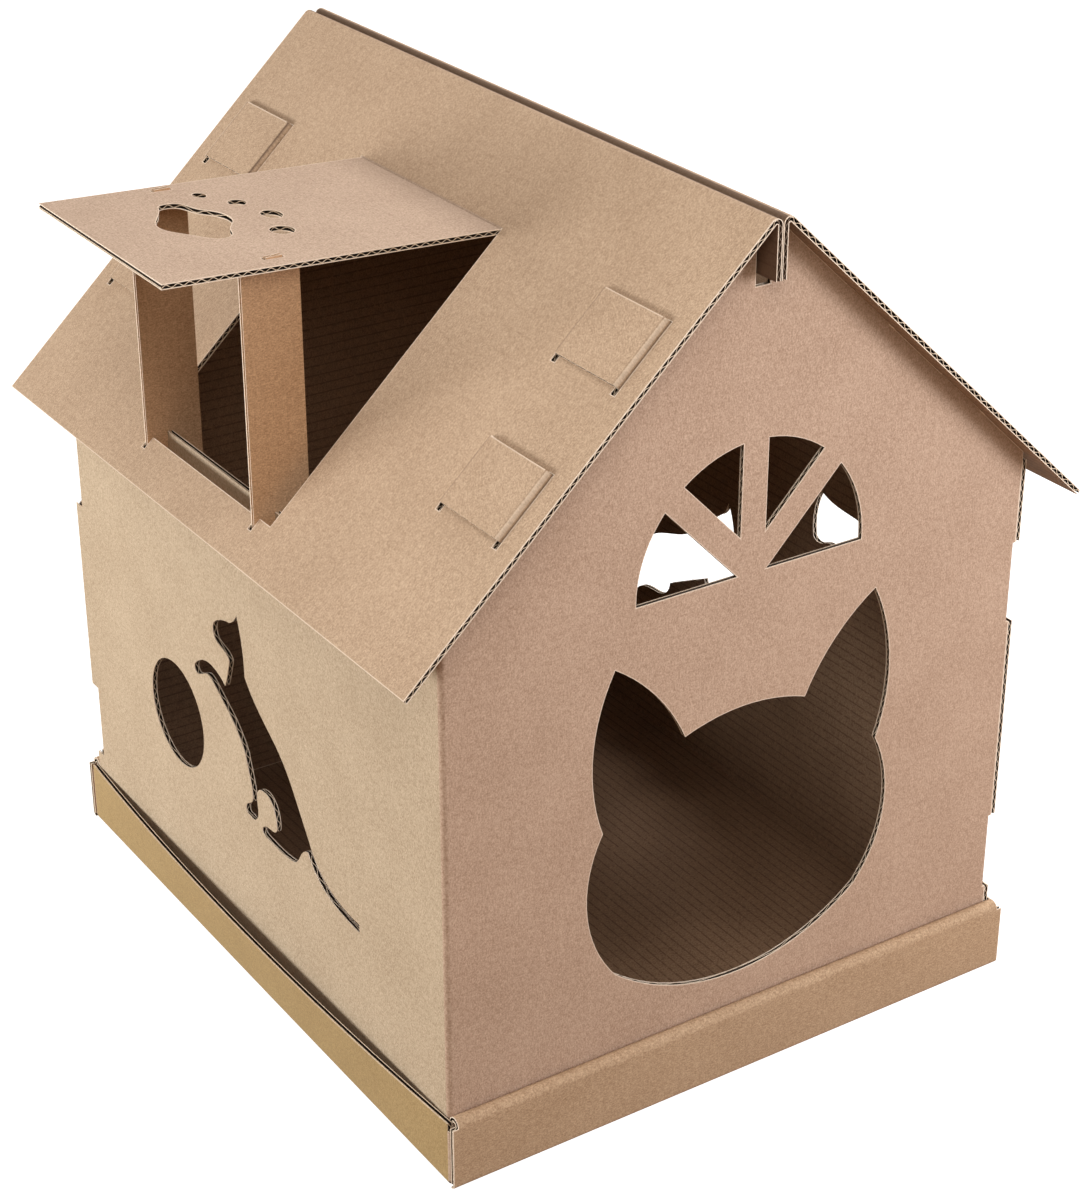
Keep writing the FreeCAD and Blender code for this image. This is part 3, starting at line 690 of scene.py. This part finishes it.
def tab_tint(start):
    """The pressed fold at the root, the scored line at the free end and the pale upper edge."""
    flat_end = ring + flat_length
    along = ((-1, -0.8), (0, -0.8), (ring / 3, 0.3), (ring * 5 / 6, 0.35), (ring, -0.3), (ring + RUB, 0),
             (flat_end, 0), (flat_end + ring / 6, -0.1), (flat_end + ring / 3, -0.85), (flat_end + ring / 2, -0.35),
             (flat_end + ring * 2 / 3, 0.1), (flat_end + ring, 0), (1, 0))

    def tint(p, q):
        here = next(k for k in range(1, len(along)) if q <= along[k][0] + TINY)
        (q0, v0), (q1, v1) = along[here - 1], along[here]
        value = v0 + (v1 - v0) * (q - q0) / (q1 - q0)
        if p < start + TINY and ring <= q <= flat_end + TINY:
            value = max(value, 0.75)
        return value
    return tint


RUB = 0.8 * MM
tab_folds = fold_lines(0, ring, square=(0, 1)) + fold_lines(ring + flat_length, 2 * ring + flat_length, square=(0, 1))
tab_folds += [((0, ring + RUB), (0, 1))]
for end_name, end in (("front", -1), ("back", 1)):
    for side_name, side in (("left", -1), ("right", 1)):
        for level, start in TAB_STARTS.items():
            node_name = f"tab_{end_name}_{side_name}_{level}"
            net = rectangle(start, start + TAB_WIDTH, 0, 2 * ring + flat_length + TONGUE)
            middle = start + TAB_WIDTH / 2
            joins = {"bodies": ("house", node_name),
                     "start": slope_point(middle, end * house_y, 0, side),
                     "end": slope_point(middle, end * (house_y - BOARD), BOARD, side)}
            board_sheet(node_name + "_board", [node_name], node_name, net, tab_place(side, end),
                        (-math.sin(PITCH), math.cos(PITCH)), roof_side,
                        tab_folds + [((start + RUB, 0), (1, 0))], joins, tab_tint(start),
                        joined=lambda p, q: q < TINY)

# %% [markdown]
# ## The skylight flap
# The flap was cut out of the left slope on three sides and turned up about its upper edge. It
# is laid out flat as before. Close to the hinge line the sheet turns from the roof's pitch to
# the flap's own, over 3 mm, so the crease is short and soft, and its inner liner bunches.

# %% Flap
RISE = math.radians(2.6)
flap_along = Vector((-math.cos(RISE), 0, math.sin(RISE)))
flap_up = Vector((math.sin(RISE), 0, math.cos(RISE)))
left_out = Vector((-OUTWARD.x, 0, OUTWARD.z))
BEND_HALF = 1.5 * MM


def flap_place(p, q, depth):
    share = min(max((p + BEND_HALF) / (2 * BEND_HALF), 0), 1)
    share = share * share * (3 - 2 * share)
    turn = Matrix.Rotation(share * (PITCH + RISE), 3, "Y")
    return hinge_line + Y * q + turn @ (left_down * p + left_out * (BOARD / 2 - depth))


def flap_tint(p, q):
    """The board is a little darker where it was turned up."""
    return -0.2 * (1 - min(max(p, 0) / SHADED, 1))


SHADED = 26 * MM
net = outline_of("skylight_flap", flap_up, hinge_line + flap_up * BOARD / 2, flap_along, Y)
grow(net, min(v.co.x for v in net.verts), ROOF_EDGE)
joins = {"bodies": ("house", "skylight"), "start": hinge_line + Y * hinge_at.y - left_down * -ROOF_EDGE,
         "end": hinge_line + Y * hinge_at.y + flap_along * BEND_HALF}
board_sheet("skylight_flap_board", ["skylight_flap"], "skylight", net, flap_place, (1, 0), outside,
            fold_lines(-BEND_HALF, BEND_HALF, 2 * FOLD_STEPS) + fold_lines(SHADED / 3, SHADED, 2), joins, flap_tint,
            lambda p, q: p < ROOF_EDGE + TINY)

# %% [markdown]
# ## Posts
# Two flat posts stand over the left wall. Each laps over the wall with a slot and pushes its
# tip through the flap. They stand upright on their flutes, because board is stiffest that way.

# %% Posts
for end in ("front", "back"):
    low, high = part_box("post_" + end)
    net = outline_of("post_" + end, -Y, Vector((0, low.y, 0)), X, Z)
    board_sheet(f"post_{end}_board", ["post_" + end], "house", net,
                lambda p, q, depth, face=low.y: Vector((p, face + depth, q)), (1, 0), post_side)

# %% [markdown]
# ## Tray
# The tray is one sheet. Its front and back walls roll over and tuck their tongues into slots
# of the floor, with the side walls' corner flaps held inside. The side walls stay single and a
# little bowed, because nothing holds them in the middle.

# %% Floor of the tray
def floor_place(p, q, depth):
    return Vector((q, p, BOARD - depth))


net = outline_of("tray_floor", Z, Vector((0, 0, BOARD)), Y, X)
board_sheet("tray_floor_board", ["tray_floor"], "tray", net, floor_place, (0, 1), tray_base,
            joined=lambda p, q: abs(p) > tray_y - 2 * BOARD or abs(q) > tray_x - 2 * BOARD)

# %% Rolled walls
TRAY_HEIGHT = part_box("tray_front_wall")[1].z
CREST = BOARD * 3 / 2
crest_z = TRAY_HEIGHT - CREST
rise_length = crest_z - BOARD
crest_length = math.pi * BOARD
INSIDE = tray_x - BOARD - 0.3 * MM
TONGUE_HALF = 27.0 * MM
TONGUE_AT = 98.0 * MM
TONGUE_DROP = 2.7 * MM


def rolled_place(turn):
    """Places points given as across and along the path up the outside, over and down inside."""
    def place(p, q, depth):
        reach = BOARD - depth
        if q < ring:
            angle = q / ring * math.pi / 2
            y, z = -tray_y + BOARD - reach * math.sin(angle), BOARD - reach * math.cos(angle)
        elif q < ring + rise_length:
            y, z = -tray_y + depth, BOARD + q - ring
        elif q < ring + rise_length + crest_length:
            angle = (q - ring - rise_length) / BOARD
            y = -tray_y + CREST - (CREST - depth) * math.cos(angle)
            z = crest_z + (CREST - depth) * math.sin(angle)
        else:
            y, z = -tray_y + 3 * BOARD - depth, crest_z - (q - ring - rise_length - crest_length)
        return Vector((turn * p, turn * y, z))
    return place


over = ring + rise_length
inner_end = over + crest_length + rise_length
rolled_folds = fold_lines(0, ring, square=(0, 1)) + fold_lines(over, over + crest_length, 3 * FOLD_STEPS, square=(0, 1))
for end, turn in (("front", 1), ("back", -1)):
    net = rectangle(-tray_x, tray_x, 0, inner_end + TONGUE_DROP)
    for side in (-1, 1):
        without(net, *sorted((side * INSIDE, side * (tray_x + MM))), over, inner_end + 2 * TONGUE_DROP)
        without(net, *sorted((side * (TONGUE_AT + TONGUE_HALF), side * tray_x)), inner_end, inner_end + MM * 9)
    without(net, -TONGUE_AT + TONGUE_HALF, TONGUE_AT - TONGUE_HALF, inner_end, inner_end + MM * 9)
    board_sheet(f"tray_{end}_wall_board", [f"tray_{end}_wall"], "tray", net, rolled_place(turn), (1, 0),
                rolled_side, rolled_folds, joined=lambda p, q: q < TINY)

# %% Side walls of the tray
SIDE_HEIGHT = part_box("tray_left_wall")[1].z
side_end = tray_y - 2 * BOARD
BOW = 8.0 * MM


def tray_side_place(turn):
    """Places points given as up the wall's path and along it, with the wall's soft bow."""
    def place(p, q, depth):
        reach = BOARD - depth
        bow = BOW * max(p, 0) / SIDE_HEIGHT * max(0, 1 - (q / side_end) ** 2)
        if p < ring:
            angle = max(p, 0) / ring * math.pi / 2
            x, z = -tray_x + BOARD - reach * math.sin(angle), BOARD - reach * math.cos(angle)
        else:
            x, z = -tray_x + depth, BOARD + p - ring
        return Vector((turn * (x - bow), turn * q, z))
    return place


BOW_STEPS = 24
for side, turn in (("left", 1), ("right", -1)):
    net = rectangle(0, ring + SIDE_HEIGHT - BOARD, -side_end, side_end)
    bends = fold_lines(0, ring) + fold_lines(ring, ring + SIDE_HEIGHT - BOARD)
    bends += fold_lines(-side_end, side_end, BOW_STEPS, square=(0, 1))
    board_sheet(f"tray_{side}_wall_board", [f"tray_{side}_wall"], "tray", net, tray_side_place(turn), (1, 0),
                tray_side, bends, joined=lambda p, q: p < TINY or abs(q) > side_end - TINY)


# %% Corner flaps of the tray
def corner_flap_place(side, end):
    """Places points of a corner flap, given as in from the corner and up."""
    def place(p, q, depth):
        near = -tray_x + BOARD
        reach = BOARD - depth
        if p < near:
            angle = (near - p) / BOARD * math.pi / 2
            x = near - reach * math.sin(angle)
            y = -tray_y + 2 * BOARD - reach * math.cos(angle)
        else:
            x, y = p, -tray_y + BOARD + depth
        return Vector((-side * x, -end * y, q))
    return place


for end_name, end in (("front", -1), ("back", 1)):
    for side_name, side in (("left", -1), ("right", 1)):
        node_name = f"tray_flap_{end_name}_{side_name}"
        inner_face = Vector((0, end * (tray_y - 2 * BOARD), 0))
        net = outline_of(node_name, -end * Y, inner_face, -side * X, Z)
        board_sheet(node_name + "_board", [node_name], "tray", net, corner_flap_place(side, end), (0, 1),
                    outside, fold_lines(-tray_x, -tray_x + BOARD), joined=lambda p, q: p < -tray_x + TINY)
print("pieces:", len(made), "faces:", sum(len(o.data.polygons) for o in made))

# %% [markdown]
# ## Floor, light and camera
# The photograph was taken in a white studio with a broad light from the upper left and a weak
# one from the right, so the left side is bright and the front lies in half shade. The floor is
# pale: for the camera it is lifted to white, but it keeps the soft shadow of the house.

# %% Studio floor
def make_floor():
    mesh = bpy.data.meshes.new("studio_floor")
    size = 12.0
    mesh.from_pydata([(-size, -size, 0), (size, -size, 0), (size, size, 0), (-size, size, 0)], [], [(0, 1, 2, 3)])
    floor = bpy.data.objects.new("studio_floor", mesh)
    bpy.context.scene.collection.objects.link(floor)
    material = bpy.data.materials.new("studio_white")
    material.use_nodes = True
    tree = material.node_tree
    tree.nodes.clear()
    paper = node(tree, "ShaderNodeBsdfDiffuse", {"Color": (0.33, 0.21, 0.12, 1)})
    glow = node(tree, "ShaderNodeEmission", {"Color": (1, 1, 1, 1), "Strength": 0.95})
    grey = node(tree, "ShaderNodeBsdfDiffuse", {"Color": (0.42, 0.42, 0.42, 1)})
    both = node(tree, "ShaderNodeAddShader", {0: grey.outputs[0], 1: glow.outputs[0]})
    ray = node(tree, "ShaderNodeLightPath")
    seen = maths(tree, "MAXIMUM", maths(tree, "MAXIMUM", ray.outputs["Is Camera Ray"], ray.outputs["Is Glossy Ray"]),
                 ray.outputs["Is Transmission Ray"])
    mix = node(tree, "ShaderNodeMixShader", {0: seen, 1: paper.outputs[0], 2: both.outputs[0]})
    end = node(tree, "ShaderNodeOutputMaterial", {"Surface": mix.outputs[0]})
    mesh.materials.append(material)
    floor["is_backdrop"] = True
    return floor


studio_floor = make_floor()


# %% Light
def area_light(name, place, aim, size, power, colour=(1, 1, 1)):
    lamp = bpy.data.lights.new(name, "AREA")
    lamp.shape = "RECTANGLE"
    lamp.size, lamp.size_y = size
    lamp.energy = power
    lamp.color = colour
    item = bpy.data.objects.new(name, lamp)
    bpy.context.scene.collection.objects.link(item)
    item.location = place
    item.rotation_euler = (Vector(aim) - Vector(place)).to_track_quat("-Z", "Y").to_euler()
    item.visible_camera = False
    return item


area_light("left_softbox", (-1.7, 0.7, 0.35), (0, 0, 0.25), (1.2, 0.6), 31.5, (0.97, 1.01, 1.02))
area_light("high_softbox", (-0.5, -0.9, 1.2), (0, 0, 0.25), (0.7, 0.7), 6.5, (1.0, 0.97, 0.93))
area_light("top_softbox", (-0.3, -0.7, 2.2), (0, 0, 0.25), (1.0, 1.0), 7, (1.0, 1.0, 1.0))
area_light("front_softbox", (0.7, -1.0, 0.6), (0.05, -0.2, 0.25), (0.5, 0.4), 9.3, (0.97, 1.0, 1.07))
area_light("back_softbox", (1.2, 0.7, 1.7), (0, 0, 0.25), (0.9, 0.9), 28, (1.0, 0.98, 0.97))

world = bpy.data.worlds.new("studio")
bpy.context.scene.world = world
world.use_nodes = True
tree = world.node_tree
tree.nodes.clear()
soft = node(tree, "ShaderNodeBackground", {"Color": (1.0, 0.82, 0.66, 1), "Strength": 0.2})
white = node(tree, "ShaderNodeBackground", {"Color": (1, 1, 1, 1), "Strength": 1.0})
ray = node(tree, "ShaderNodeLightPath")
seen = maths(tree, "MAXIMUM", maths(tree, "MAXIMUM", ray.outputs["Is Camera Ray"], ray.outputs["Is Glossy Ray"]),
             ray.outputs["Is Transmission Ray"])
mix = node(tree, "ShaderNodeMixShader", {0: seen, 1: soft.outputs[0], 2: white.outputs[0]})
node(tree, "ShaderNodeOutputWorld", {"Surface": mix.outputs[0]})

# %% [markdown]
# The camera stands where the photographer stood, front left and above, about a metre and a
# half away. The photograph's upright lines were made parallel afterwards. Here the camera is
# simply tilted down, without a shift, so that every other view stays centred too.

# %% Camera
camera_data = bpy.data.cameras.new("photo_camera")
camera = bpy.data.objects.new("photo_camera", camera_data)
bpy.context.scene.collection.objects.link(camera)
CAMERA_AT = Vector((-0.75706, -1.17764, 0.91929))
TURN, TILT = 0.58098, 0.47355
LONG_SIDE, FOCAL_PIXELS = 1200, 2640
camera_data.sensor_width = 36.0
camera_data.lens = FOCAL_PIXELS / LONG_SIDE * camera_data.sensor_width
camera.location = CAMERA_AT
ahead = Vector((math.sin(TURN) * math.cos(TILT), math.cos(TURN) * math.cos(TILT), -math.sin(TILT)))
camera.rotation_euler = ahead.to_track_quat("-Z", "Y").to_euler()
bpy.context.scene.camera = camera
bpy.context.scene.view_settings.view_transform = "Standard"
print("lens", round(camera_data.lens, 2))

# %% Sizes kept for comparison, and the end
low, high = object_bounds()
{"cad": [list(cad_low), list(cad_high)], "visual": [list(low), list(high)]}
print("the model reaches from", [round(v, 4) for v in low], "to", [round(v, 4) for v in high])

● EXERCISE DIRECTIONS:
Your answer should be one number: how many lines of the listing include the word "scene".

● EXERCISE RESPONSE:
7